Russell loses the race, then apologizes for the mess
Montreal has a way of turning the volume up on driver emotions. The walls are close, the braking zones are brutal, and every radio message ends up sounding like a confession. Russell arrived looking like the guy who could finally slow Kimi Antonelli’s roll — he won the Sprint and controlled big chunks of Sunday. And then it all unraveled.
After retiring from the race, Russell ripped off his headrest and tossed it out of the car. That clip spread everywhere within minutes. The stewards hit him with a €5,000 fine, and he jumped onto X on May 25, 2026 to say sorry — not just for the blow-up, but for making life harder for the people cleaning up after him.
"Apologies to the marshals & FIA for making their job harder than it needed to be. Lots of emotions in the moment."
If you’re wondering why the headrest toss is a big deal: marshals and the FIA have to keep the track safe and accounted for; extra debris is the last thing they need in a live environment. Hence the fine, hence the mea culpa.
Antonelli keeps winning, Russell loses ground
This wasn’t just a bad afternoon — it was a standings hit. Russell isn’t just dropping races right now; he’s losing momentum. The gap to Antonelli is up to 43 points, which, for a driver billed as Mercedes’ next title spearhead, makes 2026 feel more like a slow bleed than a dogfight.
Meanwhile, Kimi Antonelli — yes, still only 19 — collected his fourth consecutive Grand Prix win. He looked composed dicing with Russell, then inherited the lead once the Mercedes parked it.

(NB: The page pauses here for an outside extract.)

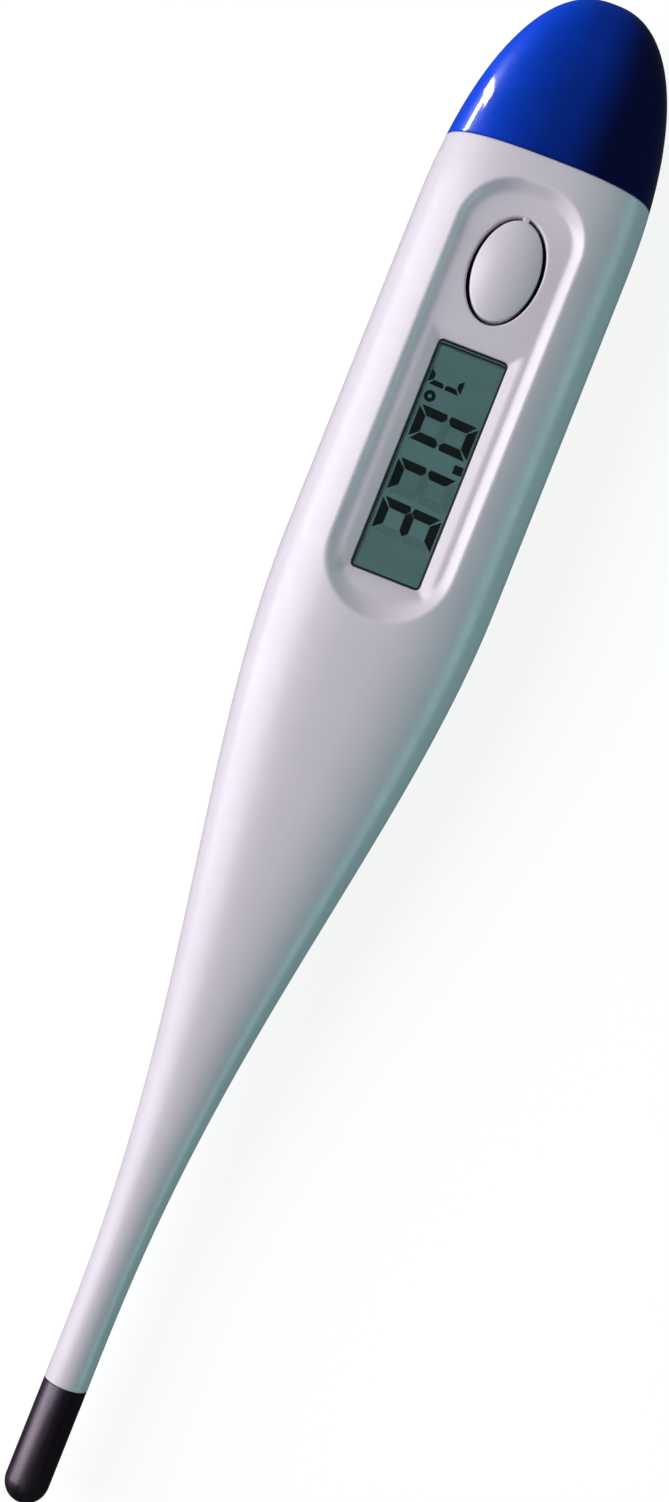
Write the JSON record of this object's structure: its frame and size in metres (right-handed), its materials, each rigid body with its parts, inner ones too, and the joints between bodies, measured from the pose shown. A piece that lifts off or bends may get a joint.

If you’re sensing a shift inside the Mercedes garage, you’re not alone.
Elsewhere: Hamilton finds a groove, Verstappen pushes back
Behind Antonelli, Lewis Hamilton delivered his sharpest Ferrari run yet. Montreal suits his rhythm-heavy style, and his fight with Max Verstappen had echoes of their old back-and-forth. Ferrari finally looked properly connected over a full stint; Hamilton was decisive out of corners and under heavy braking in a way we haven’t seen consistently this season.
For all the forecasts, the race never quite tipped into full wet-weather chaos. Still, it was a pivotal weekend. Momentum belongs to Antonelli; pressure mounts on Russell.
Yes, this one was on Netflix
For those keeping score on the TV side, the Canadian Grand Prix was broadcast live on Netflix. If you watched there, you saw the whole arc in real time: Sprint high, safety car drama, headrest toss, apology post.
- Russell: wins the Sprint, leads stretches of Sunday, retires, throws headrest, fined €5,000, apologizes on X on May 25, 2026
- Standings: Antonelli now 43 points clear of Russell
- Antonelli: fourth straight GP victory at age 19, looked calm in the fight before inheriting the lead
- Hamilton: strongest Ferrari form so far, scrapped with Verstappen and kept it tidy over race distance
- Race vibe: no full rain chaos, but a big momentum swing — and a weekend that looked as raw as it felt
- Broadcast note: Canadian GP aired live on Netflix
Bottom line
Russell’s helmet couldn’t hide much this weekend. He knew the cost of that retirement, the internet knew the clip by heart within minutes, and the FIA knew exactly what to fine. Antonelli keeps stacking wins, Hamilton looks increasingly at home in red, and Montreal once again turned up the emotional gain.